Objective >> Copy exactly, please, the lines of the data from its start through the line containing "open, in millimetres.".

Excerpt from a dataset:

......

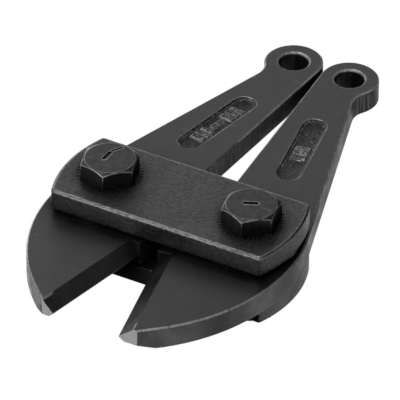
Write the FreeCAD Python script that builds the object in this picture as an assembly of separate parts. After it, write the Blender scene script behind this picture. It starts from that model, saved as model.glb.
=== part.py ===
"""Cutter head of an 18-inch pair of bolt cutters, drawn fully open, in millimetres.

Two forged jaws turn on shoulder bolts between two side plates.  +X runs across
the plates, +Y from the blade tips to the handle eyes and +Z up through the bolt
heads.  The origin is the middle of the head's footprint, at the nuts' undersides.
"""
import FreeCAD, Part
import os
from math import atan2, cos, degrees, radians, sin, sqrt, tan

V = FreeCAD.Vector
Z_AXIS = V(0, 0, 1)

# ---- driving dimensions -------------------------------------------------------
PIVOT_SPACING = 43.2        # between the two bolt centres
OPEN_ANGLE = 12.0           # each jaw's swing from closed to fully open, degrees
MEET_X = -1.3               # where the cutting edges meet, from the middle
CLOSED_GAP = 0.2            # left between the cutting edges at the end of travel

JAW_T = 6.7                 # forged thickness of blade and tail
BLADE_TIP_Y = 48.8          # from the pivots' line forward to the ground tips
EDGE_REAR_Y = 10.9          # closed edges' rear ends, in front of the pivots' line
LEFT_BEVEL_W = 3.2          # ground bevel, measured square to the edge
RIGHT_BEVEL_W = 4.4
EDGE_LAND = 0.25            # height of the blunt strip along the cutting edge
EDGE_Z = -0.35              # cutting edges lie a little below mid thickness
LEFT_FACET_W = 3.2          # ground facet at the tip, from edge to rim
RIGHT_FACET_W = 5.5
NOSE_LENGTH = 5.1           # straight stretch of rim behind the tip, along the tool
TIP_RELIEF_H = 1.9          # how much the underside rises at the ground tip
TIP_RELIEF_L = 3.9          # how far behind the tip that rise starts
SHOULDER_Y = 8.0            # where the shoulder behind the edge joins the knuckle
RIM_X = 36.2                # greatest half width, at the blades' outer rims
RIM_R = 52.2                # radius of the outer rim

EYE_X = 8.75                # handle eye centre, with the head open
EYE_Y = 80.5
EYE_R = 8.2
EYE_HOLE_R = 4.2
EYE_CHAMFER = 0.5
NECK_R = 6.0                # concave neck in front of the eye
SIDE_LEAN = 17.3            # outer side of the tail, degrees off the long axis
SIDE_REACH = 35.2           # outer side's distance from the middle point
INNER_LEAN = 4.2            # inner side of the tail, degrees off the long axis
JAW_EDGE_BREAK = 0.35

HUB_R = 13.0                # raised round boss that the plates bear on
HUB_SIDE_PLAY = 0.1         # between each boss face and its plate
KNUCKLE_GAP = 0.3           # between the two rolling knuckles
TOOTH_R = 2.6               # nose on the left knuckle
TOOTH_PLAY = 0.5            # how much larger the notch on the right knuckle is

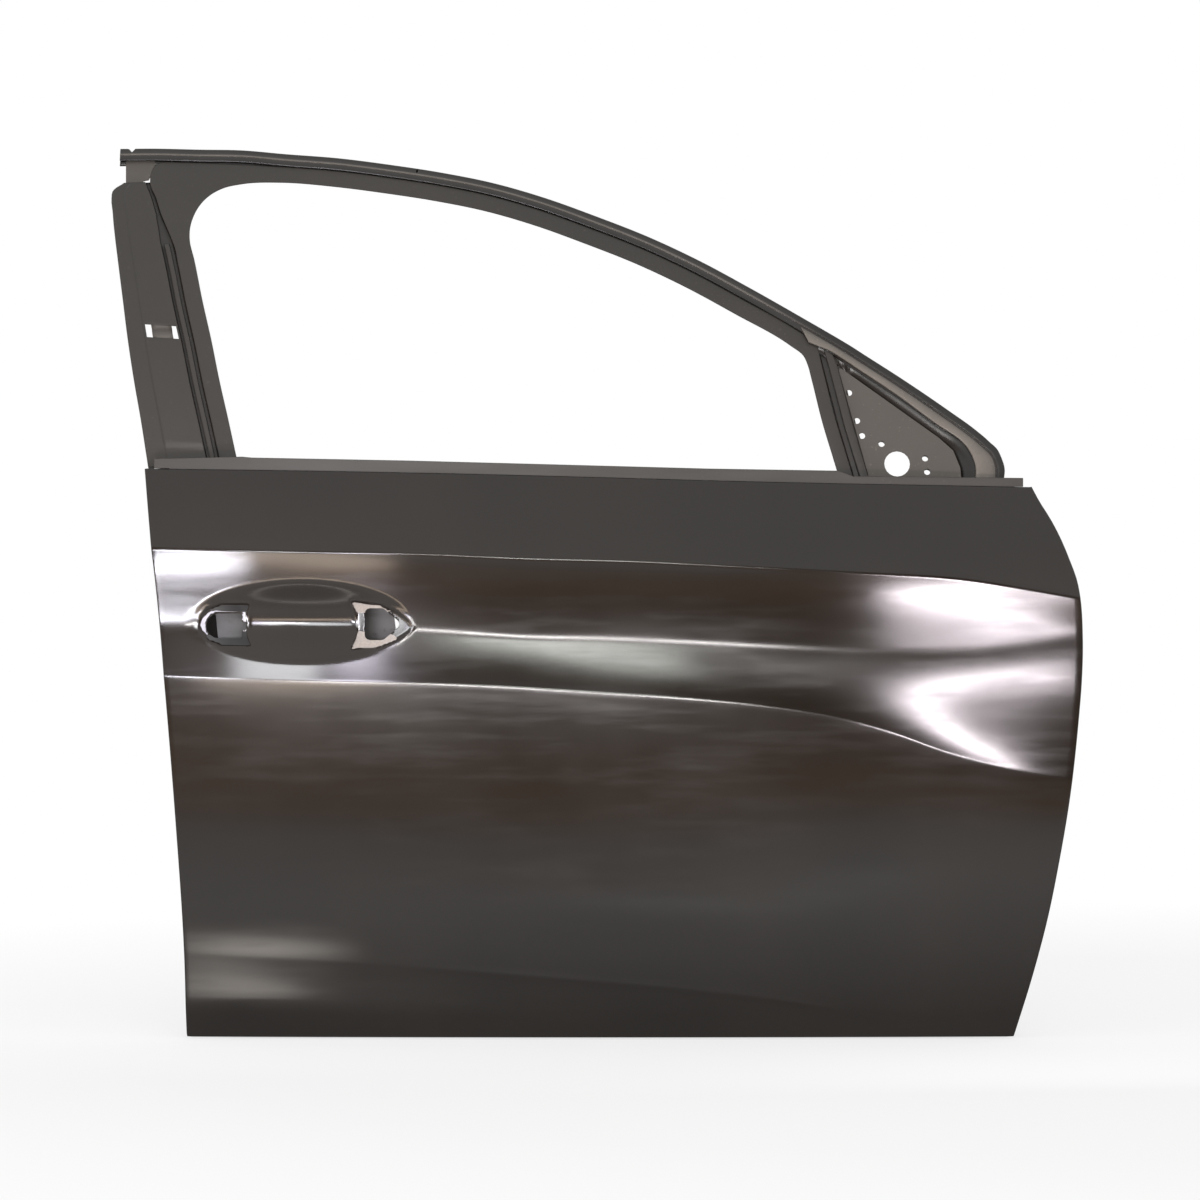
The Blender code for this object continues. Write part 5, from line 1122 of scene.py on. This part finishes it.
class DOORSHELL_OT_pillar(bpy.types.Operator):
    """The plate behind the window and the rib in its groove"""

    bl_idname = "door_shell.pillar"
    bl_label = "Pillar plate and rib"

    def execute(self, context):
        softness = context.scene.door_shell.fold_softness
        corner = len(OPENING_REAR) + 1 - len(FRAME_CORNER)
        outer = frame_points(PLATE_OUTER)
        side = offset_path(frame_sides()[1], FRAME_THICKNESS)[LEG_STATIONS:][:len(outer)]
        room = np.where(np.arange(len(outer)) < corner, RIB_GAP + RIB_WIDTH, 0.0)
        pairs = np.stack([np.insert(side, 1, room, 1), np.insert(outer, 1, room, 1)], 1)
        lines = fine(pairs, STATION_STEP)
        room = fine(pairs, STATION_STEP, curved=False)[:, 0, 1]
        rearmost = outer[:, 0].min()
        side, outer = lines[:, 0, ::2], lines[:, 1, ::2].copy()
        outer[:, 0] = np.maximum(outer[:, 0], rearmost)
        back = unit_ways(outer - side)
        end = side + back * CLEARANCE
        front = end + back * (room + GROOVE)[:, None]
        step = outer + (front - outer) * PLATE_STEP_SHARE
        low = np.clip((frame_height(PAD_TOP_SHARE) - outer[:, 1]) / PAD_FADE, 0, 1)[:, None]
        pad = front + (outer - front) * PAD_MARGIN
        rows = section(
            (outer, PLATE_EDGE), (outer, PLATE_STEP), (step + back * PLATE_STEP, PLATE_STEP), (step, 0.0),
            (pad, 0.0), (front, 0.0), (front, GROOVE_DEPTH), (end, GROOVE_DEPTH),
            (end, GROOVE_DEPTH + PLATE_FLANGE),
        )
        rows[:, 3:6, 1] += low * PAD_SINK
        made = pressed("pillar_skin", rows, "pillar_plate", finish("frame_finish"), softness)
        x, z = frame_points([PLATE_SLOT])[0]
        self.slot(made, x, z)
        self.tab(x + TAB_SHIFT, z)
        rib = room > 0.99 * (RIB_GAP + RIB_WIDTH)
        depth = GROOVE_DEPTH - FRAME_THICKNESS - CLEARANCE
        near = (side + back * (CLEARANCE + RIB_GAP))[rib]
        far = near + back[rib] * RIB_WIDTH
        rows = section((far, depth), (far, 0.0), (near, 0.0), (near, depth))
        pressed("pillar_bead", rows, "pillar_rib", finish("frame_finish"), softness, FRAME_THICKNESS / 2)
        return {"FINISHED"}

    def tab(self, x, z):
        """A spring tab across the clip slot: a strip bowed in and out by a sine over its height."""
        across, up = np.meshgrid(np.linspace(-TAB_WIDTH / 2, TAB_WIDTH / 2, 5), np.linspace(-1, 1, 17))
        bow = TAB_BOW * np.sin(np.pi * (1 + up)) * (1 - up * up)
        rows = np.stack([x + across - up * TAB_SLANT, TAB_INBOARD - bow, z + up * TAB_HEIGHT / 2], -1)
        made = mesh_from("pillar_tab", on_frame(rows), grid_faces(17, 5), finish("plate_finish"))
        wall(made, TAB_THICKNESS, 0)
        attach(made, "root")

    def slot(self, made, x, z):
        """Leaves out the faces in the clip slot's rectangle."""
        bm = bmesh.new()
        bm.from_mesh(made.data)
        half = PLATE_SLOT_HEIGHT / 2
        faces = []
        for face in bm.faces:
            middle = face.calc_center_median()
            if abs(middle.z - z) < half and abs(middle.x - x) < half / 2:
                faces.append(face)
        bmesh.ops.delete(bm, geom=faces, context="FACES")
        bm.to_mesh(made.data)
        bm.free()


class DOORSHELL_OT_mirror(bpy.types.Operator):
    """The strips round the mirror plate: the rib behind it and the brace in front of it"""

    bl_idname = "door_shell.mirror_strips"
    bl_label = "Mirror strips"

    def execute(self, context):
        softness = context.scene.door_shell.fold_softness
        top, seat_top = frame_height(MIRROR_RIB_SHARE), frame_height(MIRROR_TOP_SHARE)
        bottom = frame_height(MIRROR_BOTTOM_SHARE)
        z = np.array([top, seat_top, (seat_top + bottom) / 2, bottom])
        ahead = np.array([(1, -MIRROR_RIB_SLANT), (1, 0), (1, 0), (1, 0)])
        start = np.stack([front_x(z) + CLEARANCE + FRAME_THICKNESS / 2, z], 1)
        rise = start + MIRROR_GROOVE * ahead
        end = rise + MIRROR_RIB * ahead
        lap = end.copy()
        lap[:, 0] += np.array([0, 1, 1, 1]) * MIRROR_LAP + FRAME_THICKNESS
        seat = under_mirror(end[:, 1])
        rows = section(
            (start, GROOVE_DEPTH + PLATE_FLANGE), (start, GROOVE_DEPTH), (rise, GROOVE_DEPTH), (rise, 0.0),
            (end, 0.0), (end, seat), (lap, seat),
        )
        rows = fine(rows, STATION_STEP, curved=False)
        pressed("mirror_rib_skin", rows, "mirror_rib", finish("frame_finish"), softness)
        move = BRACE_LAP - RAIL_WIDTH - FRAME_THICKNESS / 2 - RAIL_GAP
        lap = offset_path(rail_path(), move)[-len(BRACE_EDGE):]
        edge, seat = frame_points(BRACE_EDGE), frame_points(BRACE_SEAT)
        above = -FRAME_THICKNESS - CLEARANCE
        rows = fine(section(
            (lap, above), (edge, above), (edge, under_mirror(edge[:, 1])), (seat, under_mirror(seat[:, 1])),
        ), STATION_STEP)
        # Painted light and shade of the brace: a light lap, painted shade on its wall and on the seat under
        # the mirror plate
        pressed("brace_skin", rows, "front_brace", finish("rail_painted_light_finish"), softness, shade=BRACE_PAINTED_LIGHT)
        return {"FINISHED"}


class DOORSHELL_OT_plates(bpy.types.Operator):
    """The smaller plates round the frame, with rounded folds"""

    bl_idname = "door_shell.plates"
    bl_label = "Frame plates"

    def execute(self, context):
        for node in FRAME_PLATES:
            look = "frame_finish" if node == "belt_reinforcement_outer" else "plate_finish"
            dressed(node, 0.0005, finish(look))
        return {"FINISHED"}


class DOORSHELL_OT_inner(bpy.types.Operator):
    """The pressings, brackets, beam and nuts behind the skin"""

    bl_idname = "door_shell.inner"
    bl_label = "Inner pressings"

    def execute(self, context):
        for node in sorted(set(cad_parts) - {*NEW_SURFACES, *FRAME_PLATES}):
            if node.startswith("mastic_pad"):
                dressed(node, 0.0, finish("mastic_finish"))
            else:
                look = "handle_painted_shade_finish" if node == "handle_reinforcement" else "inner_finish"
                dressed(node, 0.0004, finish(look))
        return {"FINISHED"}


def stage_plane(name, corners, material):
    """A flat four-cornered piece of the stage, which is no part of the door."""
    mesh = bpy.data.meshes.new(name)
    mesh.from_pydata(corners, [], [(0, 1, 2, 3)])
    made = bpy.data.objects.new(name, mesh)
    bpy.context.scene.collection.objects.link(made)
    mesh.materials.append(material)
    return made


def soft_box(name, spot, turn, rise, distance, size, roll, level, tint):
    """A rectangular lamp that the skin mirrors at a spot: it stands along a direction of azimuth and
    rise from there, faces the spot, and its power follows from its level of brightness and its size."""
    way = Vector((
        math.sin(turn) * math.cos(rise), -math.cos(turn) * math.cos(rise), math.sin(rise),
    ))
    lamp = bpy.data.lights.new(name, "AREA")
    lamp.shape = "ELLIPSE" if size[0] < 1 else "RECTANGLE"
    lamp.size, lamp.size_y = size
    lamp.energy = level * math.pi * size[0] * size[1]
    lamp.color = tint
    made = bpy.data.objects.new(name, lamp)
    made.location = Vector(spot) + way * distance
    lean = Quaternion((0, 0, 1), roll) if roll else Quaternion()
    made.rotation_euler = (way.to_track_quat("Z", "Y") @ lean).to_euler()
    made.visible_camera = False
    bpy.context.scene.collection.objects.link(made)


def low_highlight_card(name, centre, half, level, tint):
    """An upright glowing card, no lamp, that only the gloss mirrors as a painted highlight on the skin,
    bright in its middle and clear at the edge of its ellipse: brightness falls with the square of the
    distance over the half sizes."""
    f = Finish(bpy.data.materials.new(name))
    off = f.node("ShaderNodeVectorMath", {"operation": "SUBTRACT"}, {0: f.place(), 1: centre})
    scale = (1 / half[0], 0.0, 1 / half[1])
    off = f.node("ShaderNodeVectorMath", {"operation": "MULTIPLY"}, {0: off, 1: scale})
    reach = f.node("ShaderNodeVectorMath", {"operation": "LENGTH"}, {0: off}, output=1)
    share = (1 - reach * reach).clip()
    clear = f.node("ShaderNodeBsdfTransparent")
    glow = f.node("ShaderNodeEmission", None, {"Color": (*tint, 1.0), "Strength": level})
    surface = f.close(f.node("ShaderNodeMixShader", None, {0: share, 1: clear, 2: glow}))
    x, y, z = centre
    corners = [(x + i * half[0], y, z + j * half[1]) for i, j in CORNERS]
    only_gloss(stage_plane(name, corners, surface))


def only_gloss(made):
    """Hides a piece of the stage from all but mirrored rays."""
    for kind in ("camera", "diffuse", "transmission", "shadow"):
        setattr(made, "visible_" + kind, False)


class DOORSHELL_OT_stage(bpy.types.Operator):
    """Pale floor with a painted pool of light and shadow in its reflection, even studio light, soft boxes,
    glowing low cards that paint highlights, glowing dark flags and the camera
    """

    bl_idname = "door_shell.stage"
    bl_label = "Stage"

    def execute(self, context):
        scene = context.scene
        f = Finish(bpy.data.materials.new("floor_white"))
        light = f.node("ShaderNodeLightPath")
        gloss = Value(f.tree, light.socket.node.outputs["Is Glossy Ray"])
        far = f.node("ShaderNodeVectorMath", {"operation": "LENGTH"}, {0: f.place()}, output=1)
        even = (far * 0.9 - 1.1).clip()
        cloth = f.node("ShaderNodeBsdfDiffuse", None, {"Color": (0.85, 0.85, 0.85, 1.0)})
        ahead = f.node("ShaderNodeSeparateXYZ", None, {0: f.place()}, output=1) * -0.5
        white = (1.0, 1.0, 1.0, 1.0)
        # Mirrored rays see the floor's painted light: a painted shadow close to the door and a painted pool
        # of light further out; camera rays see it white
        shade = f.mix(light, f.ramp(ahead, FLOOR_PAINTED_POOL), white)
        glow = f.node("ShaderNodeEmission", None, {"Color": shade, "Strength": 1.0})
        share = (light * (even * 0.35 + 0.65) + gloss).clip()
        floor = f.close(f.node("ShaderNodeMixShader", None, {0: share, 1: cloth, 2: glow}))
        low = CAD_BOX[0][2] - FLOOR_GAP
        stage_plane("floor", [(FLOOR_HALF * i, FLOOR_HALF * j, low) for i, j in CORNERS], floor)
        self.flags(low + FLAG_LIFT)
        world = bpy.data.worlds.new("studio")
        scene.world = world
        w = Finish(world)
        ray = w.node("ShaderNodeLightPath")
        outputs = ray.socket.node.outputs
        shown = ray + Value(w.tree, outputs["Is Glossy Ray"])
        shown = shown + Value(w.tree, outputs["Is Transmission Ray"])
        even, shining = (
            w.node("ShaderNodeBackground", None, {"Color": white, "Strength": strength})
            for strength in (scene.door_shell.light_level, 1.0)
        )
        studio = w.node("ShaderNodeMixShader", None, {0: shown.clip(), 1: even, 2: shining})
        w.close(studio, "ShaderNodeOutputWorld")
        for name, spot, turn, rise, distance, size, roll, level, tint in SOFT_BOXES:
            turn, rise, roll = (math.radians(a) for a in (turn, rise, roll))
            soft_box(name, spot, turn, rise, distance, size, roll, level, tint)
        for card in LOW_HIGHLIGHT_CARDS:
            low_highlight_card(*card)
        camera = bpy.data.cameras.new("camera")
        camera.sensor_width = SENSOR
        camera.lens = SENSOR * CAMERA_DISTANCE / CAMERA_FRAME
        made = bpy.data.objects.new("camera", camera)
        made.location = (CAMERA_AIM[0], CAMERA_AIM[1] - CAMERA_DISTANCE, CAMERA_AIM[2])
        made.rotation_euler = (math.pi / 2, 0, 0)
        scene.collection.objects.link(made)
        scene.camera = made
        scene.view_settings.view_transform = "Standard"
        return {"FINISHED"}

    def flags(self, low):
        """Dark flags that glow, though no lamps, and that only the gloss of the primer shows, as a painted
        reflection of a
        dark room: a wall and the ground ahead of it.
        """
        f = Finish(bpy.data.materials.new("flag_brown"))
        ahead = f.node("ShaderNodeSeparateXYZ", None, {0: f.place()}, output=1) * (1 / FLAG_PLACES[0])
        # Painted glow: lighter near the door, darker towards the wall
        tones = f.ramp(ahead, FLAG_PAINTED_GLOW)
        dark = f.close(f.node("ShaderNodeEmission", None, {"Color": tones, "Strength": 1.0}))
        wall_y, near_y, side, top = FLAG_PLACES
        foot = [(-side, wall_y, low), (side, wall_y, low)]
        for name, y, z in (("flag_wall", wall_y, top), ("flag_ground", near_y, low)):
            only_gloss(stage_plane(name, [*foot, (side, y, z), (-side, y, z)], dark))


class DOORSHELL_PT_panel(bpy.types.Panel):
    """Lists the door shell's settings and pieces"""

    bl_idname = "DOORSHELL_PT_panel"
    bl_label = "Door shell"
    bl_space_type = "VIEW_3D"
    bl_region_type = "UI"
    bl_category = "Door shell"

    def draw(self, context):
        settings = context.scene.door_shell
        for name in settings.bl_rna.properties.keys():
            if name not in ("rna_type", "name"):
                self.layout.prop(settings, name)
        for operator in OPERATORS:
            self.layout.operator(operator.bl_idname)


OPERATORS = (
    DOORSHELL_OT_skin, DOORSHELL_OT_frame, DOORSHELL_OT_rail, DOORSHELL_OT_pillar, DOORSHELL_OT_mirror,
    DOORSHELL_OT_plates, DOORSHELL_OT_inner, DOORSHELL_OT_stage,
)
CLASSES = (DoorShellSettings, *OPERATORS, DOORSHELL_PT_panel)


def register():
    for item in CLASSES:
        bpy.utils.register_class(item)
    bpy.types.Scene.door_shell = PointerProperty(type=DoorShellSettings)


def unregister():
    del bpy.types.Scene.door_shell
    for item in reversed(CLASSES):
        bpy.utils.unregister_class(item)


def main():
    """Builds every piece and the stage."""
    register()
    for operator in OPERATORS:
        getattr(bpy.ops.door_shell, operator.bl_idname.split(".")[1])()


if __name__ == "__main__":
    main()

......

Expected output >>
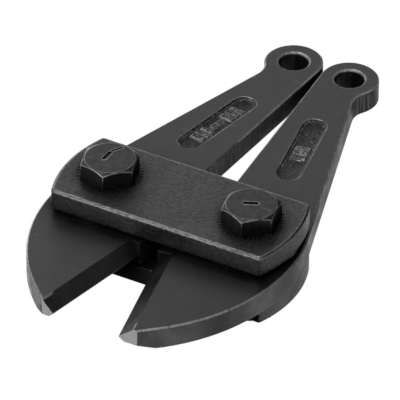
Write the FreeCAD Python script that builds the object in this picture as an assembly of separate parts. After it, write the Blender scene script behind this picture. It starts from that model, saved as model.glb.
=== part.py ===
"""Cutter head of an 18-inch pair of bolt cutters, drawn fully open, in millimetres.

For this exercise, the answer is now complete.